Rz. 7
Der Verzicht ist durch eine einseitige rechtsgestaltende empfangsbedürftige Willenserklärung des Berechtigten gegenüber dem Leistungsträger, der den Sozialleistungsanspruch zu erfüllen hat, zu erklären. Auf diese einseitige Erklärung ist § 130 BGB anzuwenden, d. h., sie wird mit dem Zugang wirksam. Als einseitige Erklärung ist die Verzichtserklärung bedingungsfeindlich. Geschäftsfähigkeit wird dabei für die Wirksamkeit der Erklärung vorausgesetzt; für minderjährige Handlungsfähige ist dafür für den Verzicht die Zustimmung des gesetzlichen Vertreters erforderlich (vgl. § 36 und Komm. dort). Der Verzicht kann auf Teilbeträge beschränkt werden (BSG, Urteil v. 27.11.1991, 4 RA 10/91, SozR 3-1200 § 46 Nr. 3) oder von Beginn an nur für eine bestimmte Zeit erklärt werden. Eine betragsmäßige Begrenzung ist für den Verzicht nicht vorgesehen, so dass auch auf den vollen Anspruch verzichtet werden kann. Auf welche Leistung und in welchem Umfang verzichtet werden soll, muss aus der Verzichtserklärung eindeutig hervorgehen. Dies gilt auch und insbesondere bei formularmäßig vorformulierten Verzichten (vgl. BSG, Urteil v. 25.7.1995, 10 RKg 9/94, SGb 1996 S. 335 mit Anm. Schnath = BSGE 76 S. 203).
Rz. 8
Die Verzichtserklärung bedarf zu ihrer Wirksamkeit der Schriftform, also auch der eigenhändigen Unterschrift (§ 126 BGB). Die Schriftform ist Wirksamkeitserfordernis und nicht nur Formvorschrift und dient zudem zur Beweiserleichterung (so BT-Drs. 7/868 S. 30).

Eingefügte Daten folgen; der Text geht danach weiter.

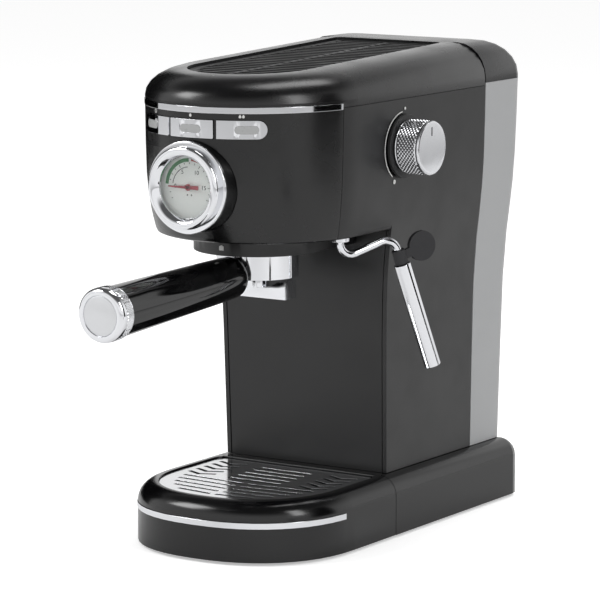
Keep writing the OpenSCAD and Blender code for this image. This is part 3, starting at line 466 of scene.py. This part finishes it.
# Every fourth tick is long, and two short strokes stand below the hub
TICK_LONG = 13.4 * MM
TICK_SHORT = 14.2 * MM
TICK_OUT = 15.2 * MM
TICK_HALF = 0.7          # degrees
STROKE_IN = 4.6 * MM
STROKE_OUT = 5.6 * MM
STROKE_APART = 17        # degrees to each side of straight down
STROKE_HALF = 4          # degrees
bm = bmesh.new()
for tick in range(-30, 211, 15):
    tick_in = TICK_LONG if tick % 60 == 0 else TICK_SHORT
    flat_arc(bm, tick_in, TICK_OUT, tick - TICK_HALF, tick + TICK_HALF, dial_z)
for side in (-1, 1):
    at = 270 + side * STROKE_APART
    flat_arc(bm, STROKE_IN, STROKE_OUT, at - STROKE_HALF, at + STROKE_HALF, dial_z)
piece("dial_ticks", bm, gauge_at, black_ink, "machine")

# Plain numbers stand inside the ticks
NUMBER_TALL = 3.6 * MM
NUMBER_THICK = 0.06 * MM
NUMBER_R = 10.4 * MM
for number, turn in ((0, 180), (5, 120), (10, 60), (15, 0)):
    text = bpy.data.curves.new(f"number_{number}", "FONT")
    text.body = str(number)
    text.size = NUMBER_TALL
    text.align_x = "CENTER"
    text.align_y = "CENTER"
    text.extrude = NUMBER_THICK
    flat = bpy.data.objects.new(f"text_{number}", text)
    bpy.context.scene.collection.objects.link(flat)
    bm = bmesh.new()
    bm.from_mesh(bpy.data.meshes.new_from_object(flat.evaluated_get(bpy.context.evaluated_depsgraph_get())))
    bpy.data.objects.remove(flat)
    bmesh.ops.remove_doubles(bm, verts=bm.verts, dist=WELD)
    around = Vector((math.cos(math.radians(turn)), math.sin(math.radians(turn)), 0)) * NUMBER_R
    bmesh.ops.translate(bm, vec=around + Vector((0, 0, dial_z + NUMBER_THICK)), verts=bm.verts)
    piece(f"dial_number_{number}", bm, gauge_at, black_ink, "machine")


def soften(bm, width):
    """Rounds every edge of a small block."""
    bmesh.ops.bevel(
        bm, geom=bm.edges[:], offset=width, segments=2, profile=0.5, affect="EDGES", material=-1)


# The pointer is a thin strip with a broad tail on a turned hub, in an even, glossy red lacquer
pointer_red = made_of("red_lacquer", "#a8263a", {"IOR": 1.5}, (0.3, 0.05, 4))
POINTER_REACH = 14.6 * MM
POINTER_TAIL = 7.6 * MM
TAIL_WIDE = 2.6 * MM
TIP_WIDE = 0.7 * MM
POINTER_THICK = 0.6 * MM
needle_z = gauge_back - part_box("gauge_needle")[0].y
bm = bmesh.new()
bmesh.ops.create_cube(bm, size=1)
for corner in bm.verts:
    tail = corner.co.x > 0
    corner.co.x = POINTER_TAIL if tail else -POINTER_REACH
    corner.co.y *= TAIL_WIDE if tail else TIP_WIDE
    corner.co.z = needle_z + (corner.co.z - 0.5) * POINTER_THICK
soften(bm, 0.12 * MM)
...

Erst mit dem Zugang der schriftlichen Erklärung beim zuständigen Leistungsträger wird der Verzicht wirksam. Für den Zugang ist der Eingang bei einer anderen Stelle i. S. d. § 16 Abs. 2 nicht ausreichend (so Jung, in: Wannagat, SGB I, § 46 Rz. 13; Groth, in: Schlegel/Voelzke, jurisPK-SGB I, § 46 Rz. 22, Stand: 15.3.2018). Ein gerichtlich protokollierter Vergleich ist jedoch geeignet, die Schriftform zu ersetzen. Ebenso kann die Schriftform durch eine Erklärung zur Niederschrift (§ 84 Abs. 1 SGG) ersetzt werden. Die Schriftform kann durch die elektronische Form ersetzt werden. Voraussetzung ist dafür aber, dass das elektronische Dokument mit einer qualifizierten elektronischen Signatur versehen ist oder die Voraussetzungen der Ersetzung der Schriftform durch andere sichere Übermittlungsverfahren nach § 36a Abs. 2 Satz 4 erfüllt (vgl. § 36a und Komm. dort).
Rz. 9
Die Leistungsansprüche, auf die verzichtet werden soll, müssen dem Verzichtenden noch zustehen. Sie dürfen also nicht vor der Verzichtserklärung kraft Gesetzes oder in sonstiger Weise auf einen Dritten übergegangen, an diesen abgetreten oder gepfändet sein. Allerdings ist der Verzicht noch insoweit möglich, als die Abtretung oder Verpfändung nach §§ 53, 54 nicht wirksam wäre und dem Leistungsberechtigten noch Zahlungsansprüche verblieben. Die Verwendung auch nicht pfändbarer Teile einer Sozialleistung in Geld, z. B. zur Schuldentilgung, bliebe auch sonst dem Berechtigten unbenommen. Nicht dem Berechtigten, sondern den Sozialversicherungsträgern stehen die von Dritten zu tragenden Beiträge oder Beitragsanteile zur Pflichtversicherung zu (BSG, Urteil v. 17.12.1996, 12 RK 23/96, NZS 1997 S. 279), so dass der Leistungsberechtigte darauf nicht verzichten kann. Auf den Beitragszuschuss des Arbeitgebers nach § 257 SGB V kann zwar auch nicht verzichtet werden (vgl. BSG, Urteil v. 8.10.1998, B 12 KR 19/97 R, BSGE 83 S. 40), jedoch beruht die Unwirksamkeit des Verzichts in diesem Fall auf § 32.